GIVEN ENTRIES:

--- BEGIN ---

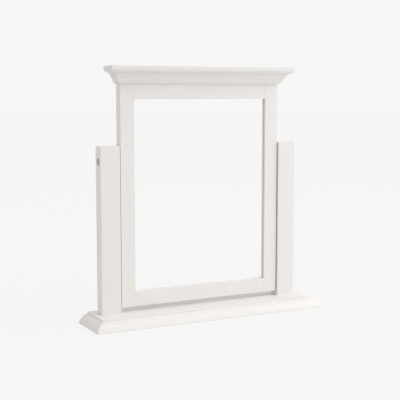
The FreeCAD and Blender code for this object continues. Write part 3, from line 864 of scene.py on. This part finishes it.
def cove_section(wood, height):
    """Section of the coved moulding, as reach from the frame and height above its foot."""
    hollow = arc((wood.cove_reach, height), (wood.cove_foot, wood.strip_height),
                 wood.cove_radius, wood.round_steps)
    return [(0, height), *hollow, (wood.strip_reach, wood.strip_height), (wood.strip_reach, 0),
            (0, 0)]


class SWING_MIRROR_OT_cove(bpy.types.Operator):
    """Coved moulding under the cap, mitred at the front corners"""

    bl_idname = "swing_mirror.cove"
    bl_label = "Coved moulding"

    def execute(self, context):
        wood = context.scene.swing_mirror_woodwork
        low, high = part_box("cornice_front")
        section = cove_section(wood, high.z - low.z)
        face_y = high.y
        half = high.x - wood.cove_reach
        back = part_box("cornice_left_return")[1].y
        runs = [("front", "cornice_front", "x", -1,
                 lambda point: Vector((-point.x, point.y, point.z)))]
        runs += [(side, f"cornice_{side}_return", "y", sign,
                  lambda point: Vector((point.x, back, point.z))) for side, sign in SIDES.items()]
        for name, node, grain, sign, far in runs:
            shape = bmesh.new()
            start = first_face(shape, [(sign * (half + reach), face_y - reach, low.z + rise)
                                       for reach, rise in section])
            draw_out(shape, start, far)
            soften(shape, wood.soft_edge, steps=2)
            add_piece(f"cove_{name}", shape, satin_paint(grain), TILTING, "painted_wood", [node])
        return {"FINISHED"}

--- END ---
--- BEGIN ---

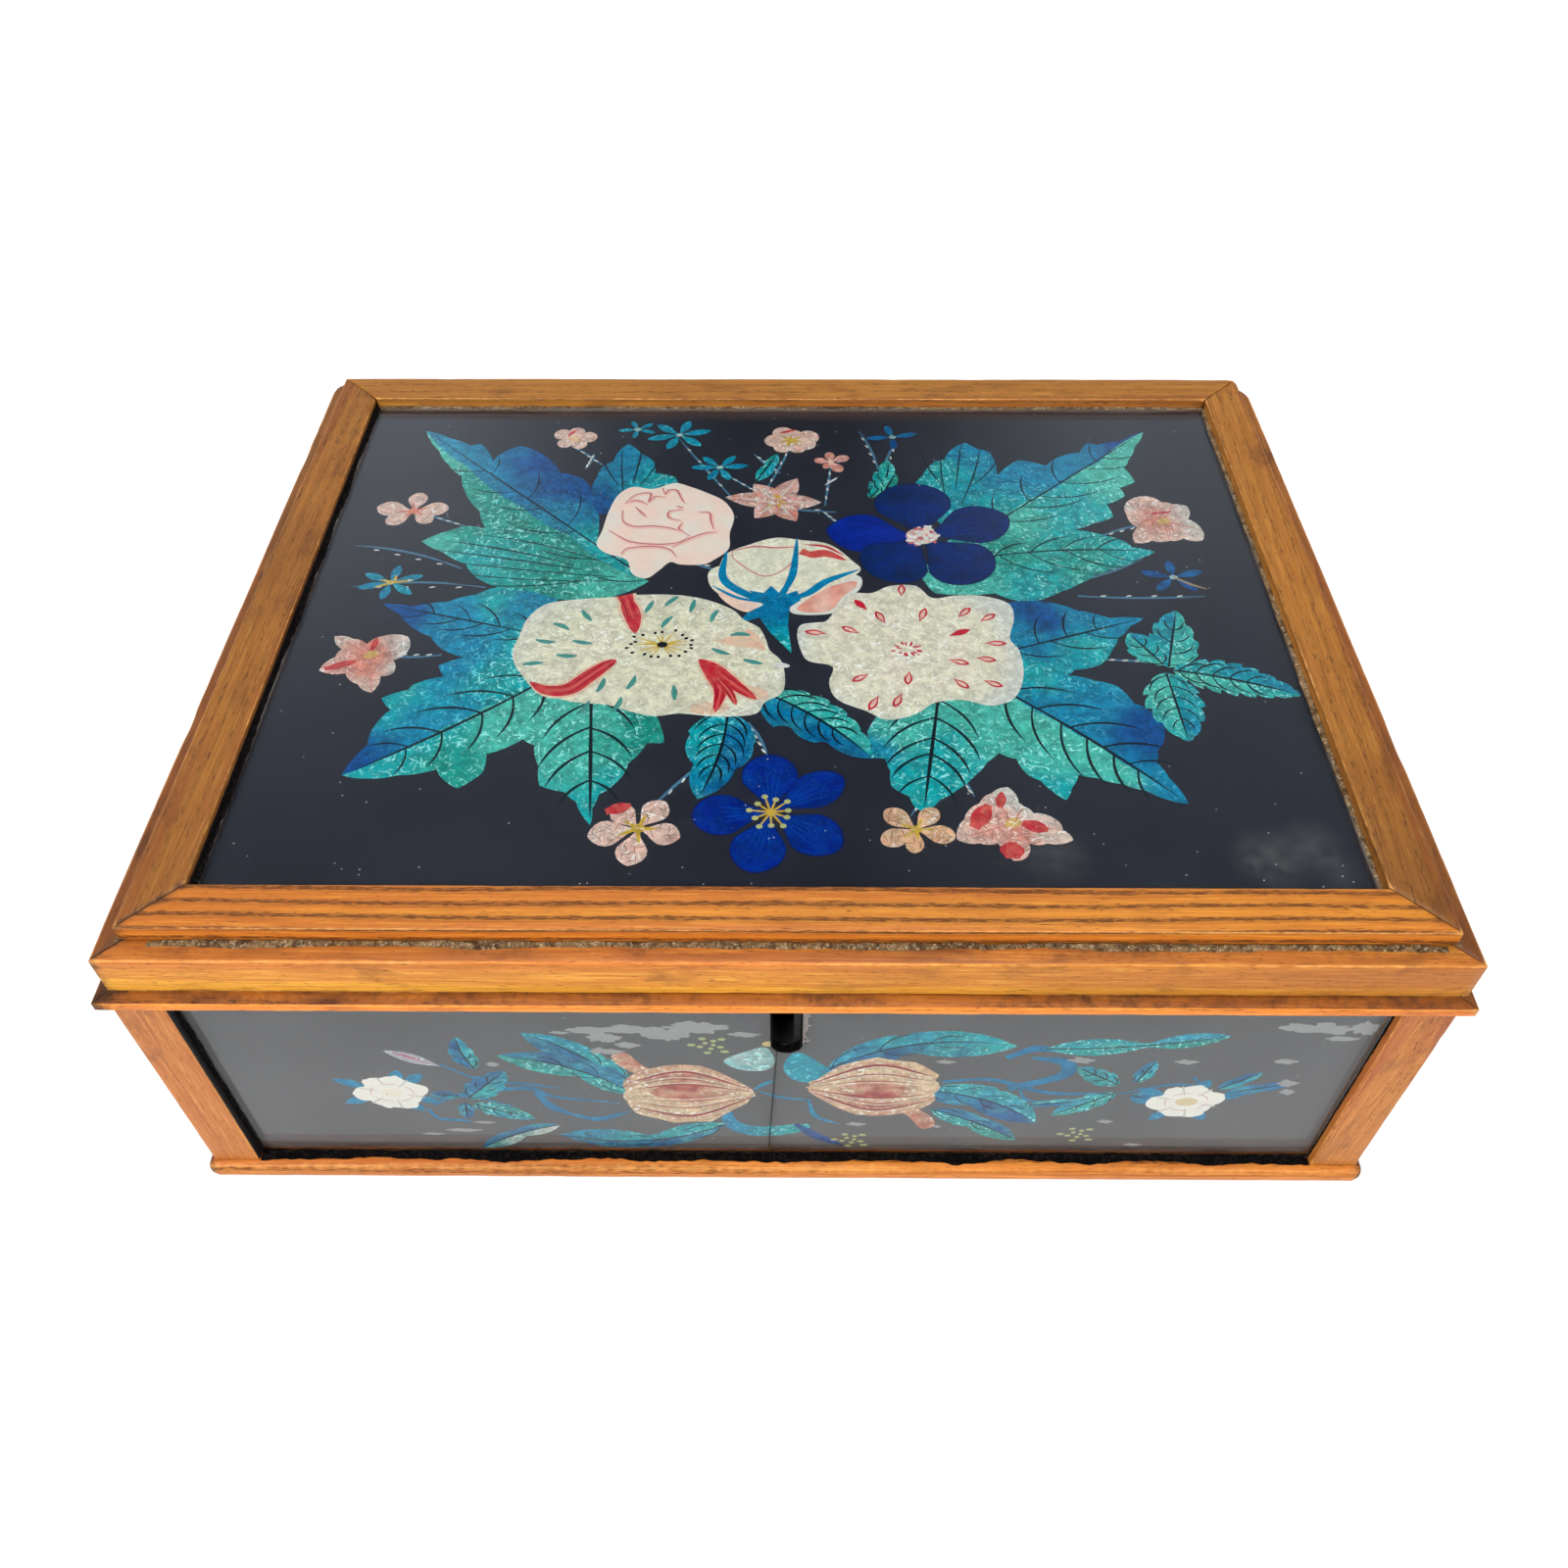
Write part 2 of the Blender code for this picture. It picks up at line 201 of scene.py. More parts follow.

--- END ---
--- BEGIN ---

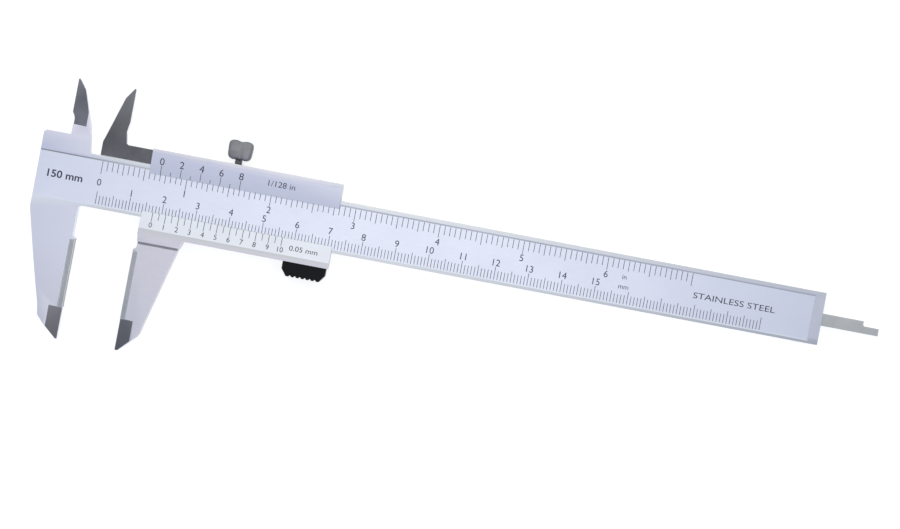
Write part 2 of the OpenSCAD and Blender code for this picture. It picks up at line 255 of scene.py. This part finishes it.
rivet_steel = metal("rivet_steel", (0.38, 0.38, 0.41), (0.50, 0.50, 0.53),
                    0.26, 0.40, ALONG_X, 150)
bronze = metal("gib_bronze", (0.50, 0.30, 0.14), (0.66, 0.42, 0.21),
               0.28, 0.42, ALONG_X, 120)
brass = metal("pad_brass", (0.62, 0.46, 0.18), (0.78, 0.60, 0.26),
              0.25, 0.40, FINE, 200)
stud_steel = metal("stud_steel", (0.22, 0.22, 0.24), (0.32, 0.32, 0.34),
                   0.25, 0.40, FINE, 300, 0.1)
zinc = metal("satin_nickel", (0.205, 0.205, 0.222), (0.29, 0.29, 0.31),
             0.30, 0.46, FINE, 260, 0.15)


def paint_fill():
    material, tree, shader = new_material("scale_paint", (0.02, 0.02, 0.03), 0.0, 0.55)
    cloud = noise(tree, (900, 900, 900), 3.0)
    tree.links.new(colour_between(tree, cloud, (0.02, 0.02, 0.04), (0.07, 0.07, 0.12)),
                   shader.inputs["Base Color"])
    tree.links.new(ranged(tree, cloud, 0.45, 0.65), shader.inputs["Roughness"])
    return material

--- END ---

DIRECTIVE: Each line from the one bearing "Write part 2 of the OpenSCAD" through the one bearing "return material" is to be duplicated without change; all remaining lines are to be left out.

REPLY:
Write part 2 of the OpenSCAD and Blender code for this picture. It picks up at line 255 of scene.py. This part finishes it.
rivet_steel = metal("rivet_steel", (0.38, 0.38, 0.41), (0.50, 0.50, 0.53),
                    0.26, 0.40, ALONG_X, 150)
bronze = metal("gib_bronze", (0.50, 0.30, 0.14), (0.66, 0.42, 0.21),
               0.28, 0.42, ALONG_X, 120)
brass = metal("pad_brass", (0.62, 0.46, 0.18), (0.78, 0.60, 0.26),
              0.25, 0.40, FINE, 200)
stud_steel = metal("stud_steel", (0.22, 0.22, 0.24), (0.32, 0.32, 0.34),
                   0.25, 0.40, FINE, 300, 0.1)
zinc = metal("satin_nickel", (0.205, 0.205, 0.222), (0.29, 0.29, 0.31),
             0.30, 0.46, FINE, 260, 0.15)


def paint_fill():
    material, tree, shader = new_material("scale_paint", (0.02, 0.02, 0.03), 0.0, 0.55)
    cloud = noise(tree, (900, 900, 900), 3.0)
    tree.links.new(colour_between(tree, cloud, (0.02, 0.02, 0.04), (0.07, 0.07, 0.12)),
                   shader.inputs["Base Color"])
    tree.links.new(ranged(tree, cloud, 0.45, 0.65), shader.inputs["Roughness"])
    return material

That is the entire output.